Peace lilies have calcium oxalates in their leaves, which mean that if they’re ingested, they can cause vomiting and diarrhoea, itching, and drooling. HOWEVER, they’re NOT the same as cut flower lilies, which can cause organ failure in cats.

If your cat chews on them, it’s still worth a vet visit if they look uncomfortable, but it’s rarely panic-worthy.

Peace lilies droop when they’re thirsty

Some plants won’t say a thing about being thirsty, then they droopy, go brown and die within about two days. Peace lilies droop pretty soon after they feel a bit dry, so you can water them when you notice droopage and they’ll recover in a few hours, and pretend nothing happened.

Now, it isn’t best practice to wait until your peace lily droops to water it. Whilst it won’t necessarily harm the plant, allowing it to dry out to the point of drooping can slow growth. I prefer to test the soil weekly (or more often in summer) and water the soil thoroughly when the moisture metre reads about a 3.

Peace lilies don’t need special soil

I firmly believe that you can use most house plant potting soils IF you know what you’re doing, but also if you know what you’re doing you’ll know that some aroids do better in a very airy mix.

However, peace lilies don’t really mind what soil they’re in provided it’ll dry out in a couple of weeks, and retains some moisture. I’ve tried them in pure house plant potting mix, store-bought mix with perlite and bark, 100% homemade potting minx, leca, pon, and keeping them in an aquarium and they’re not bothered what they’re kept in.

The aquarium was BY FAR their preferred habitat, but of the others, the plant wasn’t fussed either way.

They do need a pot with drainage holes, and they will get root rot if you overwater.

I wouldn’t recommend keeping them in a terracotta pot unless you want to spend all your time watering them, but my does well in a self-watering pot.

Peace lilies do *ok* in cold weather

The reason peace lilies and Calathea and ferns are so picky about water quality and humidity is that they come from the rainforest and they’re used to the finer things in life – i.e. clean water and a lot of it.

They also can’t tolerate direct light – which is great, but it does lead to a lot of beginners buying Calathea because they collate ‘medium light with ‘easy care’ and the reverse is usually true.

It stands to reason that a plant that lives in the undergrowth of a tropical rainforest is also pretty specific about the temperature ranges it likes – i.e warm. Not cold. Not hot.

And that’s true for a lot of understory non-climbing house plants, but peace lilies are less affected by cold weather.
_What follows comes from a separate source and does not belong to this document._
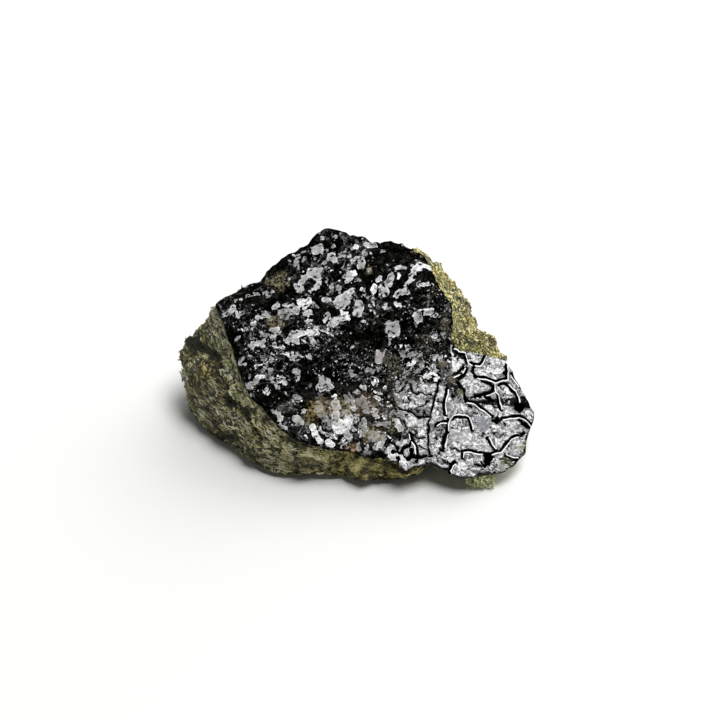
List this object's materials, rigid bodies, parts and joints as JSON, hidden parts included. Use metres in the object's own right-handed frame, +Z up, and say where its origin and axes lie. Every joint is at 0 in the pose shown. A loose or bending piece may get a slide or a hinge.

Now, they won’t tolerate being, like, freezing cold. At all. But I can keep mine in my bathroom year round (and I like to keep my bathroom window open, even in January) and my peace lily is ok with it. It doesn’t grow in winter, but it doesn’t perish either.

This is probably something that’s been bred into them – perhaps in a few years Calathea will be hardier too!
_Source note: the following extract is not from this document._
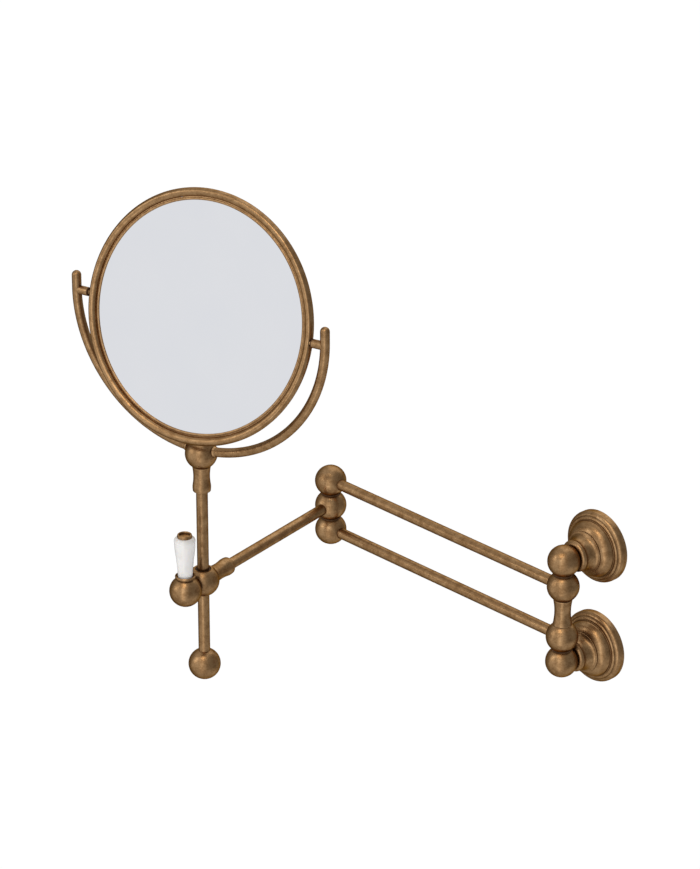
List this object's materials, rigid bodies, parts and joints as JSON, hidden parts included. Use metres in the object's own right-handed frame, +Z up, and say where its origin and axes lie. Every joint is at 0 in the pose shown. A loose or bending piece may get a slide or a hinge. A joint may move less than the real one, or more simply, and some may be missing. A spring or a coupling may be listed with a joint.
{
  "type": "extendable shaving mirror",
  "caption": "Wall-held round shaving mirror on a hinged double-bar arm, with a folding rod, a lever clamp for its sliding pole and a tilting fork.",
  "frame": {"origin": "on the wall plane, midway between the two roses, at the centre of the four wall screws", "axes": "+Y runs into the wall, +Z is up, +X runs to the right as a person faces the wall"},
  "size_m": [0.3618, 0.239, 0.3977],
  "materials": {
    "antique_brass": "lacquered antique bronze tone, brushed satin",
    "steel": "plain turned",
    "bearing_bronze": "plain turned",
    "black_nylon": "dark brown-black, matt",
    "white_ceramic": "white glaze",
    "mirror_glass": "silvered",
    "grey_foam": "matt"
  },
  "bodies": {
    "wall_mount": {"wall_bracket_upper": "antique_brass", "wall_bracket_lower": "antique_brass", "rose_upper": "antique_brass", "rose_lower": "antique_brass", "rose_neck_upper": "antique_brass", "rose_neck_lower": "antique_brass", "post_ball_upper": "antique_brass", "post_ball_lower": "antique_brass", "post_studs": "steel", "rose_grub_screws": "steel", "column_washers": "black_nylon", "column_pin": "steel"},
    "swing_bars": {"swing_ball_upper": "antique_brass", "swing_ball_lower": "antique_brass", "column_bushes": "bearing_bronze", "column_spool": "antique_brass", "bar_upper": "antique_brass", "bar_lower": "antique_brass", "elbow_ball_upper": "antique_brass", "elbow_ball_lower": "antique_brass", "elbow_pin": "steel", "elbow_washers": "black_nylon"},
    "folding_rod": {"elbow_ball_middle": "antique_brass", "elbow_bush": "bearing_bronze", "arm_rod": "antique_brass", "arm_ferrule": "antique_brass", "clamp_ball": "antique_brass", "thrust_washer": "black_nylon", "clamp_pad": "black_nylon"},
    "clamp_lever": {"clamp_screw": "steel", "lever_ball": "antique_brass", "lever_collar": "antique_brass", "lever_core": "steel", "lever_sleeve": "white_ceramic", "lever_cap": "antique_brass"},
    "pole_liner": {"pole_liner": "black_nylon"},
    "pole": {"pole": "antique_brass", "finial_ball": "antique_brass", "pole_ferrule": "antique_brass", "yoke_ball": "antique_brass", "yoke_fork": "antique_brass", "fork_collars": "antique_brass", "pivot_pins": "antique_brass", "friction_washers": "black_nylon"},
    "mirror": {"mirror_ring": "antique_brass", "front_bezel": "antique_brass", "rear_bezel": "antique_brass", "plain_glass": "mirror_glass", "magnifying_glass": "mirror_glass", "glass_spacer": "grey_foam", "tilt_bushes": "bearing_bronze"}
  },
  "joints": [
    {"name": "wall_swing", "type": "hinge", "parent": "wall_mount", "child": "swing_bars", "pos_m": [0, -0.03925, 0], "axis": [0, 0, 1], "range_deg": [-5, 185]},
    {"name": "elbow_fold", "type": "hinge", "parent": "swing_bars", "child": "folding_rod", "pos_m": [-0.2545, -0.03925, 0], "axis": [0, 0, 1], "range_deg": [-273, 73]},
    {"name": "pole_turn", "type": "hinge", "parent": "folding_rod", "child": "pole_liner", "pos_m": [-0.22602, -0.20076, 0], "axis": [0, 0, 1], "continuous": true},
    {"name": "pole_height", "type": "slide", "parent": "pole_liner", "child": "pole", "axis": [0, 0, 1], "range_m": [-0.0592, 0.049]},
    {"name": "mirror_tilt", "type": "hinge", "parent": "pole", "child": "mirror", "pos_m": [-0.22602, -0.20076, 0.2196], "axis": [0.9578, 0.2874, 0], "continuous": true},
    {"name": "lever_turn", "type": "hinge", "parent": "folding_rod", "child": "clamp_lever", "pos_m": [-0.22221, -0.22237, 0], "axis": [0.1736, -0.9848, 0], "range_deg": [0, 90]}
  ]
}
Peace lilies like medium light

Peace lilies will burn in very bright light, and they won’t grow in low light, but they’re pretty happy anywhere in between.

If you have a dark corner that needs a lamp and a plant, a peace lily is a great option, because they can grow in artificial light. If they get some natural light and some artificial light (just regular LED light) they’ll be fine.

I don’t normally recommend keeping plants like this, because it’s a recipe for spider mites, but peace lilies are fairly pest-resistant compared to a lot of other plants.

For more information, read this article:

Peace lilies aren’t pest prone

I’d love for someone else to verify this, because I don’t see other people talking about it, but my peace lilies (and I have a few) don’t get pests. I’ve seen the odd thrips on them but they don’t stick around. I assume they taste grim.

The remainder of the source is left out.